From the Inside Flap:
Preface

As we enter the twenty-first century, the heritage of Western civilization is a major point of departure for understanding our own epoch. The unprecedented globalization of daily life has occurred in large measure through the spread of Western technological, economic, and political influences. From the sixteenth through the end of the twentieth century the West exerted vast influences throughout the globe for both good and ill, and the global citizens of this new century live in the wake of that impact. It is the goal of this book to introduce its readers to the Western heritage so that they may be better informed and more culturally sensitive citizens of the emerging global age.

Since The Western Heritage first appeared, we have sought to provide our readers with a work that does justice to the richness and variety of Western civilization. We hope that such an understanding of the West will foster lively debate on its character, values, institutions, and global influence. Indeed, we believe such a critical outlook on their own culture has characterized the peoples of the West since its earliest history.
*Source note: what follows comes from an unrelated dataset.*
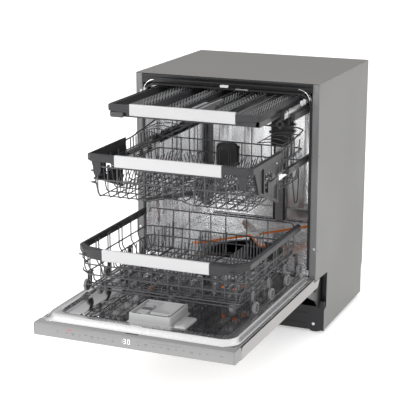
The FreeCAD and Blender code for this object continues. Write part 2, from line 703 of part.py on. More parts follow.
def rack_wheels(y):
    """A pair of wheels on one cross line, with grooved treads."""
    wheel = cyl(WHEEL_R, WHEEL_WIDTH, (WHEEL_X - WHEEL_WIDTH / 2, y, WHEEL_Z), (1, 0, 0))
    return both(wheel.cut(cyl(3.1, 30, (WHEEL_X - 15, y, WHEEL_Z), (1, 0, 0))))


def wheel_carriers():
    """Clip-on carriers that hang the wheels from the lower basket's sides."""
    pieces = []
    for y in WHEEL_YS:
        plate = box(LOW_HALF + 3, LOW_HALF + 6, y - 12, y + 12, WHEEL_Z - 8, WHEEL_Z + 46)
        axle = cyl(3, 15, (LOW_HALF + 6, y, WHEEL_Z), (1, 0, 0))
        pieces += both(fuse([plate, axle]))
    return pieces


def middle_frame():
    """Dark frame of the middle rack: front corners, side rails and windowed side plates."""
    low, high = MID_FRAME_LOW, MID_FRAME_TOP
    corner = prism_xy([
        (MID_HALF + 3, MID_FRAME_REAR),
        (MID_HALF + 12, MID_FRAME_REAR),
        (MID_HALF + 12, MID_FRONT - 4),
        (MID_HALF + 6, MID_BAR_Y + 1),
        (BAR_HALF + 0.6, MID_BAR_Y + 1),
        (BAR_HALF + 0.6, MID_BAR_Y + 5.4),
        (MID_HALF + 3, MID_BAR_Y + 5.4),
    ], low, high)
    plate = prism_yz([(-400, low), (-330, 560), (-200, 520), (-200, low)], MID_HALF + 3, MID_HALF + 6)
    plate = plate.cut(prism_yz([(-345, 620), (-320, 580), (-290, 570), (-290, 620)], MID_HALF, MID_HALF + 9))
    return both(fuse([corner, plate]))


def height_levers():
    """Middle rack's carriage: height-adjust levers on the innermost members of its rails."""
    x0 = MID_HALF + 6.4
    lever = box(x0, x0 + 3, -300, MID_INNER_FRONT + 4, 560, 580)
    grip = box(x0, x0 + 5.6, -304, -290, 552, 588)
    inner_rail = box(x0, INNER_RAIL_X1, MID_INNER_FRONT, MID_INNER_REAR, MID_INNER_LOW, MID_INNER_TOP)
    return both(fuse([lever, grip, inner_rail]))


def cup_shelf(side):
    """Folding cup shelf along one side of the middle rack: a rod, arms and an outer rail."""
    hinge_x = side * (MID_HALF - 6)
    free_x = hinge_x - side * CUP_SHELF_REACH
    x0, x1 = sorted((hinge_x, free_x))
    low, high = CUP_SHELF_Z - WIRE / 2, CUP_SHELF_Z + WIRE / 2
    rear = MID_BACK - 8
    rods = [box(x - 2, x + 2, CUP_SHELF_FRONT, rear, low, high) for x in (hinge_x, (x0 + x1) / 2, free_x)]
    arms = [box(x0, x1, y - 2, y + 2, low, high) for y in span(CUP_SHELF_FRONT + 6, rear - 6, 7)]
    return fuse(rods + arms)


def top_tray():
    """Cutlery tray: thin walls, floor and the fore-and-aft dividers."""
    wall = 2.5
    outer = box(-TOP_HALF, TOP_HALF, TOP_FRONT, TOP_BACK, TOP_FLOOR, TOP_RIM - 2)
    inner = box(
        -TOP_HALF + wall, TOP_HALF - wall, TOP_FRONT + wall, TOP_BACK - wall,
        TOP_FLOOR + wall, TOP_RIM + 5,
    )
    tray = [outer.cut(inner)]
    for x in DIVIDERS:
        tray.append(box(x - 1.5, x + 1.5, TOP_FRONT + 1, TOP_BACK - 1, TOP_FLOOR + 1, TOP_RIM - 4))
    return fuse(tray)


def top_frame():
    """Carrying frame round the tray: front corner, side rail and innermost rail member, one each side."""
    rail = prism_xy([
        (TOP_HALF + 1, TOP_BACK),
        (TOP_HALF + 6, TOP_BACK),
        (TOP_HALF + 6, TOP_FRONT + 2),
        (TOP_HALF - 4, TOP_BAR_Y + 1),
        (BAR_HALF + 0.6, TOP_BAR_Y + 1),
        (BAR_HALF + 0.6, TOP_BAR_Y + 11),
        (TOP_HALF + 1, TOP_BAR_Y + 12),
    ], TOP_FRAME_LOW, TOP_RIM)
    inner_rail = box(
        TOP_HALF + 2, INNER_RAIL_X1, TOP_INNER_FRONT, TOP_INNER_REAR, TOP_INNER_LOW, TOP_INNER_TOP,
    )
    return both(fuse([rail, inner_rail]))


# ---- write every node ----
def cabinet_nodes():
    """Everything that stands still, and the turning pieces in the tub."""
    right = side_panel()
    save("right_side_panel", right)
    save("left_side_panel", mirrored(right))
    save("top_panel", top_panel())
    save("front_posts", both(front_post()))
    save("top_front_bar", top_front_bar())
    save("door_striker", door_striker())
    save("tub_wrap", tub_wrap())
    save("tub_back", tub_back())
    save("tub_floor", tub_floor())
    save("door_gasket", door_gasket())
    save("base_pan", base_pan())
    save("toe_plate", toe_plate())
    save("levelling_feet", levelling_feet())
    save("hinge_brackets", hinge_brackets())
    save("door_springs", door_springs())
    save("sump", sump())
    save("wash_pump", wash_pump())
    save("drain_pump", drain_pump())
    save("inlet_valve", inlet_valve())
    save("feed_duct", feed_duct())
    save("filter_plate", filter_plate())
    save("filter_cylinder", filter_cylinder())
    arm = spray_arm(LOWER_ARM_Z, HUB_Y, reach=222, short=150, hub_r=26, thick=11, seat_r=8)
    save("lower_spray_arm", arm)
    arm = spray_arm(CEILING_ARM_Z, HUB_Y, reach=150, short=110, hub_r=22, thick=6, seat_r=5)
    save("ceiling_spray_arm", arm)
    save("top_rails", fixed_rails(TOP_RAIL_Z))
    save("middle_rails", fixed_rails(MID_RAIL_Z))
    save("top_rail_sliders", sliders(TOP_TRAVEL, TOP_RAIL_Z))
    save("middle_rail_sliders", sliders(MID_TRAVEL, MID_RAIL_Z))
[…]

Through such debates we define ourselves and the values of our culture. Consequently, we welcome the debate and hope that The Western Heritage, seventh edition, can help to foster a genuinely informed discussion through its overview of Western civilization, its strengths, weaknesses, and the controveries surrounding it.

Human beings make, experience, and record their history. In this edition as in past editions, our goal has been to present Western civilization fairly, accurately, and in a way that does justice to that great variety of human enterprise. History has many facets, no one of which alone can account for the others. Any attempt to tell the story of the West from a single overarching perspective, no matter how timely, is bound to neglect or suppress some important part of that story. Like all authors, we have had to make selections for an introductory text, but we have attempted to provide the broadest possible coverage suitable to that task of introduction. To that end we hope that the vast array of documents included in this book will allow the widest possible spectrum of people over the course of the centuries to give personal voice to their experience and to allow our readers to enter into that experience.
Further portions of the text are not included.